The play at the Barrymore Theatre stars Philip Seymour Hoffman as the doleful Willy Loman and we watch, transfixed, as he descends, beaten by his own mind as well as by life, until the inevitable bottom. "My God, Willy Loman is my father," one audience member whispered to another during a recent performance. "And Biff is mine," the other replied, referring to Loman's eldest son, the source of Willy's pride, delusion and his greatest disappointment.
The production hews close to the original that starred Lee J. Cobb and was directed by Elia Kazan. The set is a recreation of the original design, a skeleton of with wood and steel giving way to abstract girders and silhouettes of trees.
Nichols, who directed the film "The Graduate" and the play "Barefoot in the Park," said he wanted to stage the show in part because he felt Hoffman was meant to play the lead role and it was right for this period we're in.
"It seemed apt for the moment for now, for the time," he said.
The idea of selling to Nichols seemed more relevant today than ever. Drug companies sell on television, televisions are sold on the Internet. And everyone is selling himself — and can pretend to be whoever he wants to be, Nichols said.
"It's so startling once you're in the middle of it," Nichols said. "It's everyone. Everyone is a salesman, and they're selling themselves, online. Everyone is on Facebook. You can't get into certain places online without Facebook. That's only about being known."

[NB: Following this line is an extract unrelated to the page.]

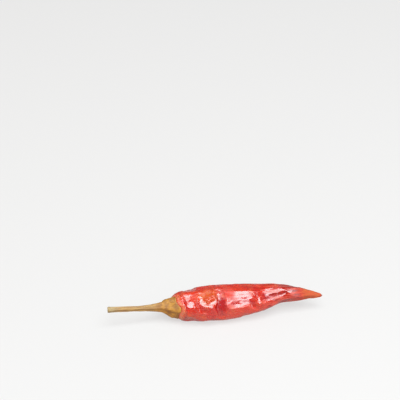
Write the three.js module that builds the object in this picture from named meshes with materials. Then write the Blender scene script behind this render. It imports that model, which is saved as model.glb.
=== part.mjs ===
// A dried chilli pepper lying on its side, in millimetres.
// +X runs from the cut end of the stem to the tip of the pod, +Y to the back, and +Z is up.
// The origin is under the middle of the pepper, on the surface that it lies on.
// The pepper has two pieces: the pod, and the stalk, which is the stem with the cap (calyx) it grows into.
// Angles round the pepper are in degrees, from the top towards the front.
import * as THREE from "three";

// The centre line of the whole pepper, as [x, y, z]. It dips at the belly and rises to both ends.
const CENTRE_LINE = [
  [-45, -1.6, 8.9],
  [-27.5, -0.7, 7.3],
  [-23, -0.45, 7.05],
  [-18, -0.1, 5.95],
  [-8, 0.5, 6.25],
  [6, 0.5, 6.5],
  [18, 0.75, 6.95],
  [28, 1.05, 8],
  [37, 0.3, 7.6],
  [45, -0.9, 6.75],
];

// The pod behind its blunt end, as [x, radius]: shoulder, belly, long taper and rounded tip.
const POD_OUTLINE = [
  [-14, 6.6],
  [-12.3, 6.8],
  [-8, 7.3],
  [-2.5, 7.8],
  [6, 7.45],
  [14.6, 6.7],
  [23, 5.15],
  [27.2, 4.1],
  [31.4, 3.62],
  [35.6, 2.9],
  [39.2, 2.08],
  [42.4, 1.32],
  [44.2, 0.8],
  [45, 0],
];
const POD_WIDTH_SHARE = 1.08; // the pod has sagged a little, so it is wider than it is high
const POD_HEIGHT_SHARE = 0.94;

// The stem from its cut end to the flare, then the cap out to its rim, as [x, radius].
const STALK_OUTLINE = [
  [-45, 1.05],
  [-44.4, 1.18],
  [-42.8, 1.06],
  [-35, 1.02],
  [-29.5, 1.15],
  [-25.7, 1.5],
  [-23.2, 1.95],
  [-21.9, 2.4],
  [-20.6, 3.2],
  [-19.5, 3.8],
];
const CALYX_RADIUS = 3.7;
const RIM_THICKNESS = 0.5;
const CAP_DRAPE = { reach: 0.8, angle: 55 }; // the cap comes further over the pod on one side
const TEETH = 5;
const TOOTH_REACH = 0.6; // how far the rim's blunt teeth stand out from it
const TOOTH_ANGLE = 62; // where the first tooth points
const RIB_HEIGHT = 0.1; // the ribs that run down the stem to the teeth, as a share of its radius
const FLARE = { from: 1.2, full: 3.5 }; // the radii over which the stem takes on the cap's lean

// The pod's blunt end, which fits into the cap. It falls back by the bow times the radius squared.
const SEAT_X = -20;
const SEAT_BOW = 0.13;
const SEAT_GAP = 0.3; // clear space between the cap and the pod
const SHOULDER_RADIUS = 6;
// Cap and blunt end lean towards the tip on one side. The lean dies out along the shoulder.
const LEAN = { share: 0.38, angle: 78, fade: 5 };

// Hollows where the skin has sunk in: x, angle, half length, half width, depth, slant, rise and tilt.
// For each step along it, a hollow slants by so much round the pod and rises by so much towards the tip.
// The tilt is how much it rises for each step round the pod.
// Where hollows meet, the skin follows the deeper one, and a sharp ridge stands between them.
const FRONT_HOLLOWS = [
  [-11.8, 14, 3.5, 2.9, 0.8, -0.25, 0, -0.3],
  [-10.9, 39, 3.0, 2.7, 0.95, 0.2, 0, 0],
  [-12.2, 66, 3.6, 3.3, 0.5, 0.1, 0, 0],
  [-8.4, 96, 4.4, 3.6, 0.4, -0.2, 0, 0],
  [-10.4, -36, 2.8, 3.4, 0.7, 0.2, 0, 0],
  [-4.3, 17, 4.4, 3.2, 0.95, -0.12, 0, 0],
  [-5.2, 43, 2.6, 2.6, 1.0, 0.5, 0, 0],
  [-1.6, 43, 2.4, 2.7, 1.1, -0.45, 0, 0],
  [-4.9, 68, 2.8, 2.6, 0.75, 0.3, 0.1, 0],
  [-1.4, 82, 4.0, 3.4, 0.5, -0.2, 0, 0],
  [2.3, 58, 2.7, 7.6, 1.45, -0.08, 0.4, 0],
  [1.2, 14, 2.6, 2.8, 0.85, 0.3, 0, -0.1],
  [9.0, 45, 7.2, 4.0, 1.1, 0.06, 0, 0],
  [11.2, 43, 4.7, 4.0, 1.12, 0.06, 0, 0],
  [-3.6, -14, 4.6, 3.0, 0.5, 0.1, 0, 0],
  [9.4, -10, 6.6, 3.6, 0.7, 0, 0, 0],
  [9.4, 92, 6.8, 3.6, 0.4, 0.05, 0, 0],
  [17.4, 46, 1.6, 3.4, 0.8, 0.1, 0.16, 0],
  [15.6, 70, 2.6, 3.2, 0.9, 0.5, 0.2, 0],
  [20.4, 2, 6.0, 2.9, 0.5, 0, 0, 0],
  [20.9, 42, 2.7, 3.2, 0.9, 0, 0.18, 0],
  [25.2, 42, 7.2, 3.2, 0.95, 0.04, 0.14, 0],
  [26.2, 84, 6.8, 2.9, 0.5, 0, 0, 0],
  [33.4, 8, 6.4, 2.0, 0.3, 0, 0, 0],
  [36.4, 74, 6.0, 1.9, 0.2, 0, 0, 0],
];
// The hollows of the other side are spread out evenly, with turns by the golden share.
const BACK_HOLLOWS = {
  count: 24,
  reach: [-14, 37],
  angles: [126, 298],
  length: 4.8,
  width: 3.8,
  depth: 1.05,
  slant: 0.4,
  taper: 0.75, // how much narrower and shallower the last one is
};
const GOLDEN_SHARE = 0.618034;
const END_SHARPNESS = 3; // how flat a hollow is along its length, and how steep at its ends
const RIDGE_SOFTNESS = 0.3; // how round the ridges are
// Underneath, where the pod has lain and dried, only a share of the hollows' depth is left.
// It goes by how far the skin faces down, from 0 at the side to 1.
const LAIN = { share: 0.05, from: 0.6, full: 0.9 };

// Fine pleats: round the shoulder, and along the taper to the tip.
const SHOULDER_PLEATS = { count: 9, height: 0.2, x: -15.8, reach: 2.2 };
const TAPER_PLEATS = { count: 5, share: 0.05, from: 16, full: 30, twist: 2 };
const LOBES = { count: 3, share: 0.022, angle: 20 };
const MOST_RELIEF = 0.26; // as a share of the radius, so that the tip stays whole

// Numbers of steps round and along each piece.
const POD_SIDES = 56;
const POD_STEPS = 88;
const STALK_SIDES = 30;
const STALK_STEPS = 28;
const SEAT_STEPS = 4;
const UNDERSIDE_STEPS = 4;

const { clamp, degToRad, lerp, smoothstep } = THREE.MathUtils;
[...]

Other Broadway works that became strangely prescient include the revival of Gore Vidal's "The Best Man," which rang true this election cycle with its debate between elitism and populism despite being 50 years old, and David Henry Hwang's "Chinglish," which has uncanny echoes to the political scandal surrounding former Chinese Politburo member Bo Xilai. There's also the battle over gentrification in Bruce Norris' "Clybourne Park."

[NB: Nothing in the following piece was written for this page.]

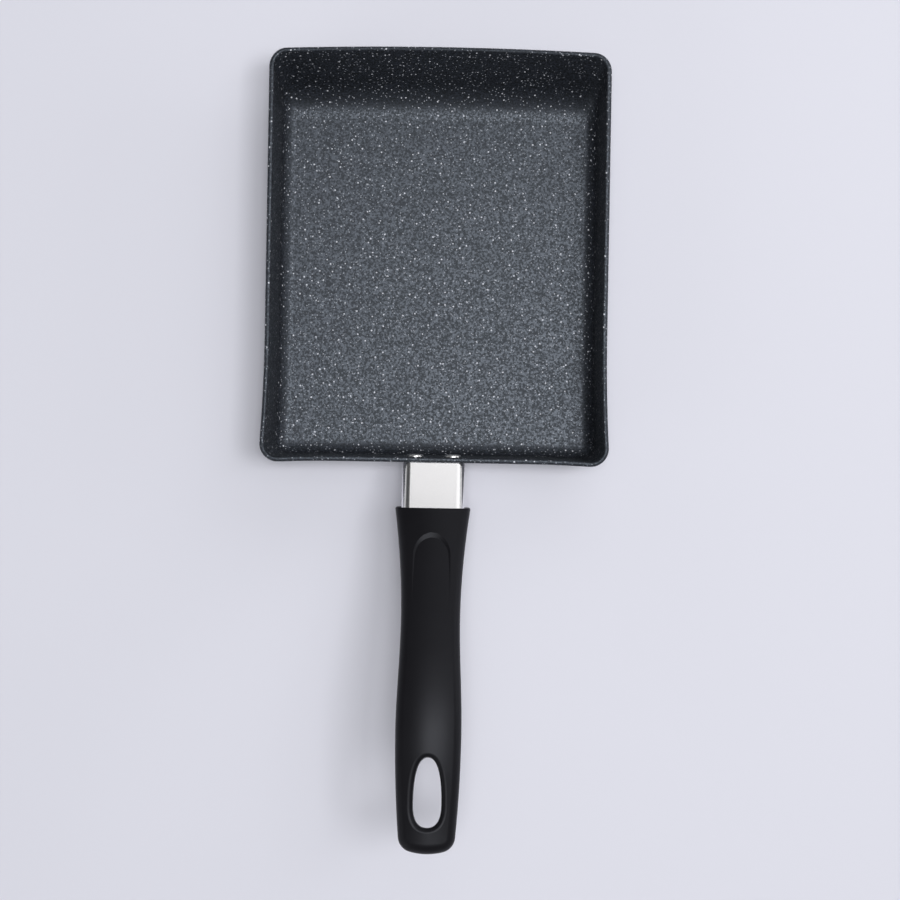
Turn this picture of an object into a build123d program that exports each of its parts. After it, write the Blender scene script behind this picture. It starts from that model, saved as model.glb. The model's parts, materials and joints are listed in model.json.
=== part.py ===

And "Newsies," which earned eight Tony nominations, is a not-so-subtle love letter to unions wrapped in Disney tinsel as a turn-of-the-century song-and-dance show starring lithe boys in knickers doing back flips. The musical, and its precursor film, is based on newsboy strike of 1899.
Circulation at the turn of the century depended on a cadre of boys hawking newspapers — or, as they were known, papes — around the city. (Extra, extra, read all about it!) They bought papers, sold them at a small profit and had to keep the ones they couldn't sell. When Joseph Pulitzer raised the price of his paper, "The World," the boys formed a union and went on strike, and after two weeks of rallies and rabble rousing, they compromised. Publishers would continue to charge a higher price, but they agreed to buy back any papers the newsies couldn't sell.
"All kids are seeing now is 'unions are evil,' 'America can't be great, because we have unions.' What kind of horrible message is that?" asked Harvey Fierstein, playwright and actor, who wrote the book, based on the Disney film by Bob Tzudiker and Noni White. "It's a message delivered by certain politicians."
Fierstein said the title was the most requested by high school producers of all in the Disney cannon, but it had never been turned into an official staged show. So Fierstein, working with Alan Menken who wrote the songs for the film too, wrote a story that would portray unions in a positive light, as a way to sneak in a lesson to the masses.
"An America without equal ground is not America," he said. "So I saw that struggle and fight in 'Newsies.' I knew it was going to reach that younger audience, and so I wanted to teach them something, and to give girls a good role model."
The role model he's speaking of is the character of Katherine, the cub reporter covering the strike and publicizing it as a "children's crusade." Despite the subject matter, the play is by no means heavy — there are tap dances and shuffles and high kicks, and upbeat numbers like "King of New York," that kept a recent audience full of young girls in squealing delight.
The idea of a ragtag youthful proletariat uprising smacks of last fall's Occupy Wall Street movement — but Fierstein said the show for him is more in the spirit of the 1960s hippies than the 99 percenters.
"The show is definitely about stuff that everyone except for the 1 percent has to worry about," he said. "But I'd really compare to the 1960s. I just want to say, in an innocent kind of Disney, way: Don't give it away kids, this is your world."